2012/05/25

La démocratie scientifique comme réponse à la crise scientifique

 Pour faire suite au débat engagé avec Anonyme à propos de mon précédent article sur la crise scientifique en cosmologie, je voudrais étendre au domaine scientifique ce qu'a récemment écrit le professeur Jean Gadrey à propos d'une crise similaire faisant rage dans la discipline de l'économie
Le débat, de nature collective, devrait selon moi se dérouler d’une part au sein des associations de scientifiques, d’autre part dans tous les lieux, services publics, médias et associations où la démocratie scientifique et l’information scientifique sont considérées comme des biens communs à défendre.
Je crois pour ma part que les principales questions s’expriment moins en termes de conflits d’intérêts (bien que cette question reste à débattre) qu’en termes de PLURALISME, DE CONNIVENCE ET DE FORMATION DES CROYANCES SCIENTIFIQUES. Elles relèvent de la sociologie, des sciences politiques, de la philosophie morale et politique, de l’éthique professionnelle, plus que du droit et de la science.

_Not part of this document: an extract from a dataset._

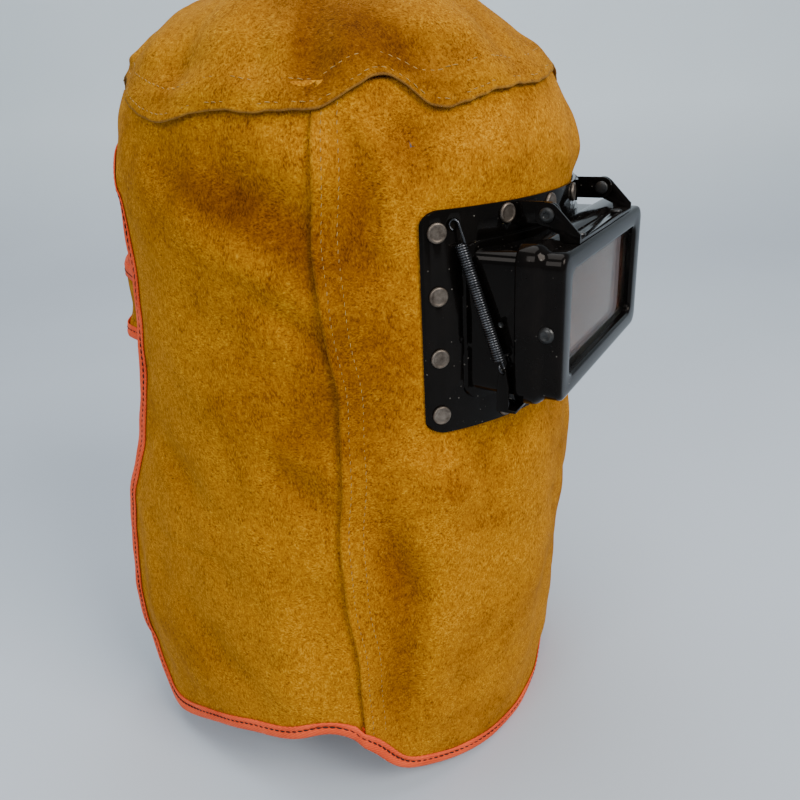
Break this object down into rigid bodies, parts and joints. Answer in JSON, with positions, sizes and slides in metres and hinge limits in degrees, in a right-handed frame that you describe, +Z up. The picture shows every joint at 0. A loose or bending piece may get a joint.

Voilà éclairci le fondement de ma démarche, que l'on retrouve également poussée par la fondation Sciences Citoyennes.

Ajout le 11/06/2013:
Automne 2011.
"Conclusion: Science as politics
Beyond the specificity of the institution studied, the EHESS, we find here some scientific processes characterized by a kind of generality. We can see that local paradigmatic change is a violent social process that breaks down the traditional reciprocity of social exchange. Asymmetric relations and exclusion are at the heart of these dynamics, and it is more about transforming existing legitimacies than settling scientific disputes. The more radical the change is, the more likely new entrants will have to build their legitimacy through some kind of detour at the borderlines of other fields in order to transform value into different forms that could make sense in other fields and, in return, support their strategy within their own field. Possession of international capital is not the least advantageous building block for the construction of robust scientific strategies.
The study also documents the fact that scientific life in general and, moreover, paradigmatic change are not only a question of truth, of evidences, and of proofs but also of politics. Evaluating, influencing, building coalitions, voting, and selecting are regular practices both within disciplines and in wider interdisciplinary arenas when articles are submitted, grants are distributed (Lamont, 2009), positions are opened (Musselin, 2005), and candidates are selected. The importance of votes or of quasi-votes enables us to view science as politics. But this brand of politics is special, as we find no left-wing axis and no natural median voter. "

 

5 commentaires:

  1. Je comprends ta démarche. Il est peut-être nécessaire de distinguer toutefois les aspects sociétaux de la science (pour qui on cherche?), des aspects individuels (pourquoi on cherche?) et des aspects politiques. La prise d'otage de notions scientifiques par l'émotion pourrait être un frein à ta démarche. Le "yurk factor" par exemple, totalement psychologique, peut conduire à l'exclusion d'une recherche utile. De la même manière que l'argumentum ad populum est une pure manipulation, la recherche sur l'avis du plus grand nombre, sans modération, conduira à étudier des bêtises. Je partage ton avis sur l'importance de l'éthique et de la philosophie. Historiquement philosophie et sciences sont dans la tête des mêmes personnes. Ce n'est que depuis 100 ans que les chercheurs ne sont plus philosophes. de la science sans conscience.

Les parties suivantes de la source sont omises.